*Your objective:* Repeat exactly, please, the lines that begin at the start of the listing and end at the line holding "its upper end.".

*Material provided:*
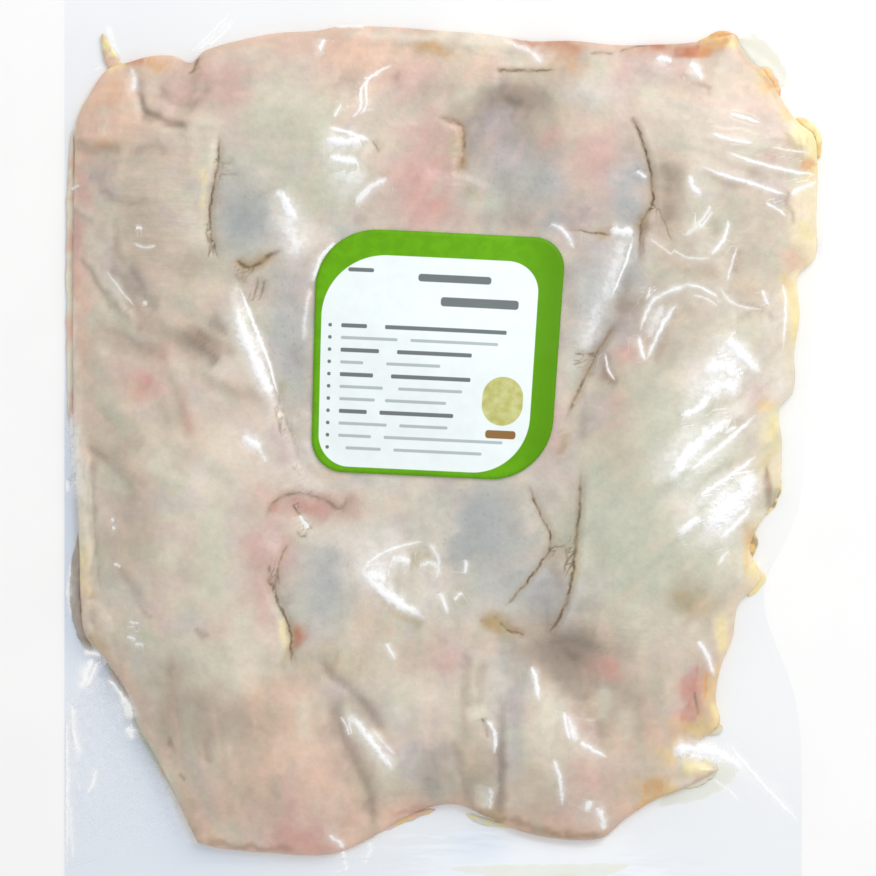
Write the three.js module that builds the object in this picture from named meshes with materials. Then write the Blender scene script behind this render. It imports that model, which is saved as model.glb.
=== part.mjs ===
import * as THREE from 'three';

// A whole boned duck, spread flat with its skin up, in a clear vacuum pouch with a square label.
// Millimetres, +Z up. The origin is in the middle of the pouch's flat underside, and +Y runs
// along the pouch to its upper end.

// Pouch
const POUCH_WIDTH = 300;
const POUCH_LENGTH = 400;
const MARGIN_THICKNESS = 1.2; // both films where they lie together
const SEAL_THICKNESS = 0.7;
const END_SEAL_WIDTH = 3.5;
const END_SEAL_INSET = 7; // bare film outside an end seal
const SIDE_SEAL_WIDTH = 2.5;
// The vacuum draws the right-hand edge in: an all-over step below a level, and a bay beside it.
const EDGE_STEP = { depth: 10, level: 18, length: 23 };
const EDGE_BAY = { depth: 15, level: -86, above: 24, below: 31 };

// Duck
const SHEET_THICKNESS = 9.1; // boned meat between its lobes, with the film
const RIM_RADIUS = 9; // how far in the rounded rim reaches
const RIM_FOOT = 3.6; // height at which the film leaves the duck
const TENT_LENGTH = 3.5; // how fast the film falls away from the duck

// Outline of the duck. Each side runs between two corners, and is given as [x, y] places.
const TOP_SIDE = [
  [-141, 109], [-137, 116], [-132, 121.5], [-125, 123.5], [-116, 126], [-107, 126], [-100, 123.5],
  [-95, 128], [-82, 132], [-67, 135], [-51, 136], [-43, 137.5], [-24, 137.5], [-2, 136],
  [17, 134.5], [33, 132], [50, 132], [65, 130.5], [80, 130.5], [98, 131.5], [107, 133.5],
  [113, 134.5],
];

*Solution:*
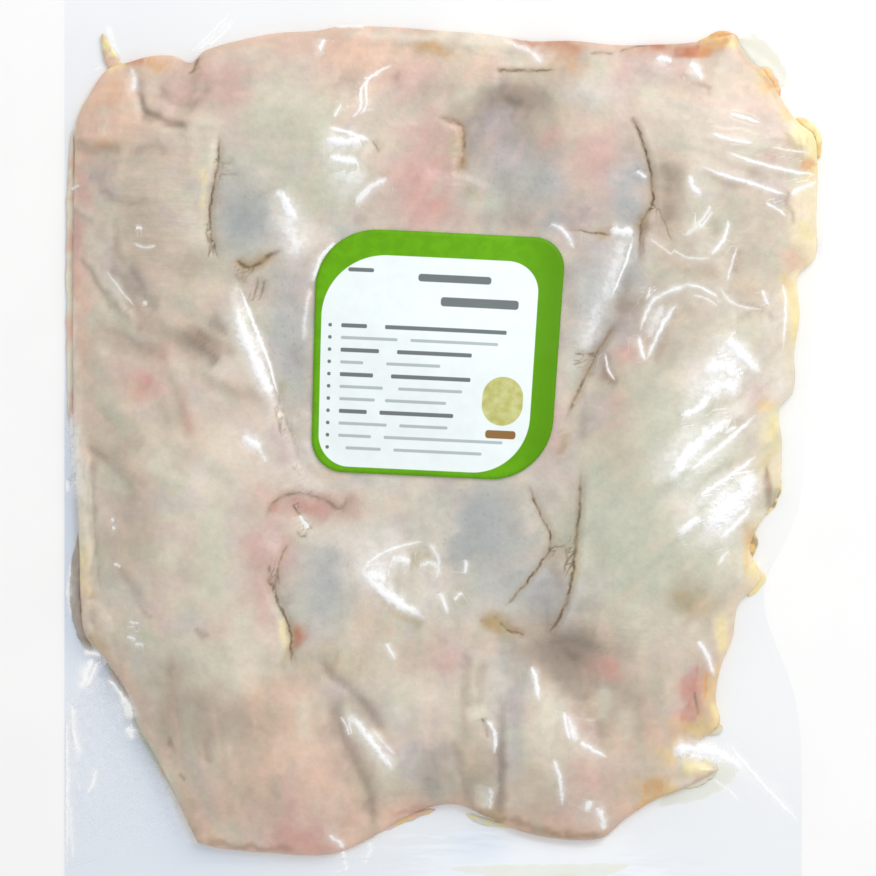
Write the three.js module that builds the object in this picture from named meshes with materials. Then write the Blender scene script behind this render. It imports that model, which is saved as model.glb.
=== part.mjs ===
import * as THREE from 'three';

// A whole boned duck, spread flat with its skin up, in a clear vacuum pouch with a square label.
// Millimetres, +Z up. The origin is in the middle of the pouch's flat underside, and +Y runs
// along the pouch to its upper end.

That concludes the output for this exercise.